2. Changed the spells image to prisms. Prisms are cool because when light travels through them it separates it into the different components. Now I didn't quite stick to this because I wanted a red, green, and blue crystal, but it's close enough! So when you stick a prism in the path, the white light gets absorbed by it, and the crystal emits red light. It's shown in the video (kind of hard to explain it :P). I thought this fit a lot better with the theme of the game (color/light) than paint did. (PS thanks to my dad for the idea of prisms!)

Saturday, February 15, 2014

Tower Defense: New enemy and spells!

So I made two big  additions since last time: added a new type of enemy and added spells.

I wanted to add a new enemy for a couple reasons... Previously the only way enemies were different or harder was their health was higher, and it could only go up so high since it's based on color values (the max was (255,255,255) which is white). If you put down a couple of white towers on the level, you were pretty much set and could kill everything no problem. So I wanted to add an enemy that would be a bit harder to kill, and act sort of like a boss. One thought was of splitting enemies... when you kill them, they split into smaller enemies. So right now I have splitting enemies that can split up to 2 times, and into however many enemies I want (it's just 2 right now). It's a lot more difficult to handle these things, since if you do kill them you now have even more enemies to kill.

I'm also trying to figure out a way to have high health enemies that aren't white, because right now there's no point in NOT getting a white tower. I want to have a red enemy that has as much health as a white enemy... this would incentivize having a high level red or magenta tower. As of right now my only ideas for this are adding enemies that have more than 255 as their color value, which would sort of act like a shield. So that's something to think about.

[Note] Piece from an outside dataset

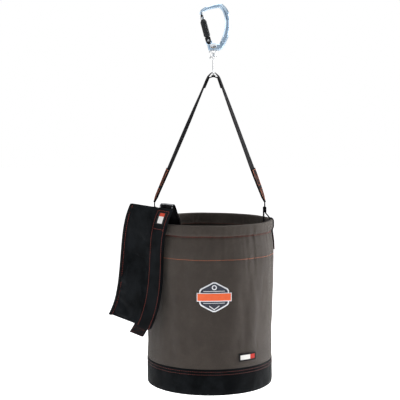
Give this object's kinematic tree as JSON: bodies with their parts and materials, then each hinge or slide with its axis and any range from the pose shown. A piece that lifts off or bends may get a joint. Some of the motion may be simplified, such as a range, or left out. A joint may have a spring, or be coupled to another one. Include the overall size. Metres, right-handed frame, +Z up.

The next thing I added was spells. In a lot of tower defense games, players can use spells to interact/affect enemies without using towers and I wanted to add this to my game. My original idea was to have a paint brush effect that fades away and if enemies move over the paint, something happens. Unfortunately I couldn't really figure out how to produce a paintbrush effect and I think figuring out collision would be difficult. I ended up changing it slightly to be throwing paint onto the path. So right now there's three types of paints (three spells). There is red paint, which does damage to enemies that move over it, green paint that gives you money when enemies walk over it, and blue paint that slows enemies moving over it. I want to put these on a shared cooldown to make deciding which spell to use more important. So for instance if you want to thin out enemy numbers, you can use red paint or if you need more money to get the third upgrade for a tower you can use green paint. Maybe enemies are approaching a point in the path with lots of towers next to it so you can use blue paint so they take a lot of damage from the towers. I think it will make gameplay more interesting and more interactive.

Monday, February 10, 2014

Interface changes for adding/upgrading towers

So I was kind of unhappy with the interface of adding/upgrading towers, and I wanted to change it. First of all, you couldn't really see what the range of the tower was or how many upgrades it had or what it's damage was. So I added a feature where you can select towers, which does these things. It shows the attack radius of the tower, the towers stats appear in the upper right corner, and it shows upgrade paths. Every tower has three upgrade paths, a red, green, and a blue upgrade path. Taking an upgrade path is basically like combining your current tower with a red, green, or blue tower (depending on which path you take). I think it's good progress in the right direction, although I feel like I could make it more clear somehow.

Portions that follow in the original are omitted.